[GIVEN REQUEST]: Write out each line of the material again, word for word.

[DATA EXTRACT]:
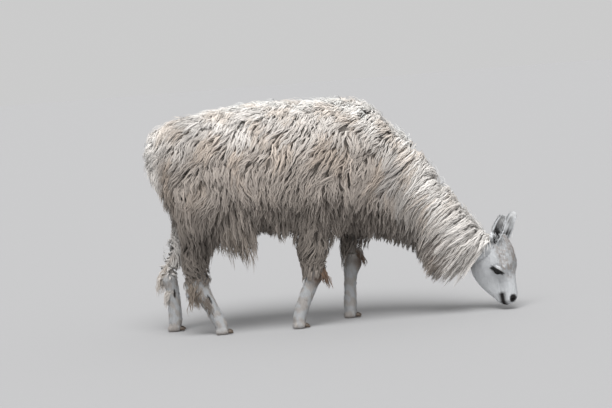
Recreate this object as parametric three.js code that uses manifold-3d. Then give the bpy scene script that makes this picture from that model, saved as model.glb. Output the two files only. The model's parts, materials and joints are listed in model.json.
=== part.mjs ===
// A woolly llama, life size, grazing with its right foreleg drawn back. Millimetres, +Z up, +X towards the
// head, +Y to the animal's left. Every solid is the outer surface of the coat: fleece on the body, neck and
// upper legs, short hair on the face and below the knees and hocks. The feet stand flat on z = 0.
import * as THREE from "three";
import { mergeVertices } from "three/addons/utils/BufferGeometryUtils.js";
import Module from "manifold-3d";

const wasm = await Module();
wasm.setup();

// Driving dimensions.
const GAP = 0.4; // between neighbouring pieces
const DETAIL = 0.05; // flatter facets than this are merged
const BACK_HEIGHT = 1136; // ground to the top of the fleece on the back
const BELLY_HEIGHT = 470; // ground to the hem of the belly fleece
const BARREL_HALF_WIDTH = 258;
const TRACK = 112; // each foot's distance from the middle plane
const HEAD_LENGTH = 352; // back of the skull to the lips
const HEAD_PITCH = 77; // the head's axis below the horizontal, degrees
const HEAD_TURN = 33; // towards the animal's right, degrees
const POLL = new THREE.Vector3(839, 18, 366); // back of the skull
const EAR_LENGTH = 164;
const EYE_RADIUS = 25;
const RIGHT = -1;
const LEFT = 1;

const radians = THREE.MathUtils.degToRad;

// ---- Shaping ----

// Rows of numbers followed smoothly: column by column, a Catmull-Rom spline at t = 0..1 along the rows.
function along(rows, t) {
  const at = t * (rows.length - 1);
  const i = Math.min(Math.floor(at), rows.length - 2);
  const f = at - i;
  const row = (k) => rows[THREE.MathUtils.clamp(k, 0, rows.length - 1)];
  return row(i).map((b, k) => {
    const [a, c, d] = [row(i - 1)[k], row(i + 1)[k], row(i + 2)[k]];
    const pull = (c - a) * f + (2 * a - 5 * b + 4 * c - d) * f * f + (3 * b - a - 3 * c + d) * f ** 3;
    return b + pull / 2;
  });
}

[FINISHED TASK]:
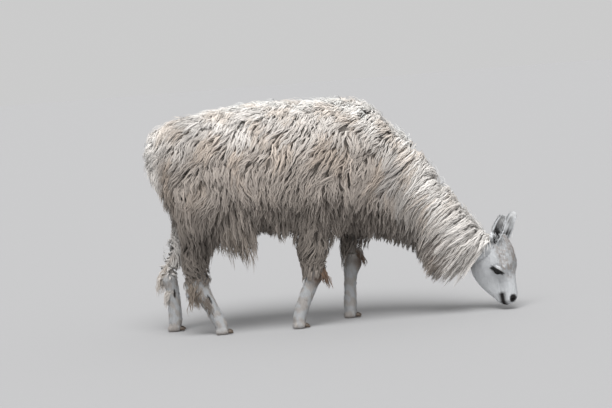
Recreate this object as parametric three.js code that uses manifold-3d. Then give the bpy scene script that makes this picture from that model, saved as model.glb. Output the two files only. The model's parts, materials and joints are listed in model.json.
=== part.mjs ===
// A woolly llama, life size, grazing with its right foreleg drawn back. Millimetres, +Z up, +X towards the
// head, +Y to the animal's left. Every solid is the outer surface of the coat: fleece on the body, neck and
// upper legs, short hair on the face and below the knees and hocks. The feet stand flat on z = 0.
import * as THREE from "three";
import { mergeVertices } from "three/addons/utils/BufferGeometryUtils.js";
import Module from "manifold-3d";

const wasm = await Module();
wasm.setup();

// Driving dimensions.
const GAP = 0.4; // between neighbouring pieces
const DETAIL = 0.05; // flatter facets than this are merged
const BACK_HEIGHT = 1136; // ground to the top of the fleece on the back
const BELLY_HEIGHT = 470; // ground to the hem of the belly fleece
const BARREL_HALF_WIDTH = 258;
const TRACK = 112; // each foot's distance from the middle plane
const HEAD_LENGTH = 352; // back of the skull to the lips
const HEAD_PITCH = 77; // the head's axis below the horizontal, degrees
const HEAD_TURN = 33; // towards the animal's right, degrees
const POLL = new THREE.Vector3(839, 18, 366); // back of the skull
const EAR_LENGTH = 164;
const EYE_RADIUS = 25;
const RIGHT = -1;
const LEFT = 1;

const radians = THREE.MathUtils.degToRad;

// ---- Shaping ----

// Rows of numbers followed smoothly: column by column, a Catmull-Rom spline at t = 0..1 along the rows.
function along(rows, t) {
  const at = t * (rows.length - 1);
  const i = Math.min(Math.floor(at), rows.length - 2);
  const f = at - i;
  const row = (k) => rows[THREE.MathUtils.clamp(k, 0, rows.length - 1)];
  return row(i).map((b, k) => {
    const [a, c, d] = [row(i - 1)[k], row(i + 1)[k], row(i + 2)[k]];
    const pull = (c - a) * f + (2 * a - 5 * b + 4 * c - d) * f * f + (3 * b - a - 3 * c + d) * f ** 3;
    return b + pull / 2;
  });
}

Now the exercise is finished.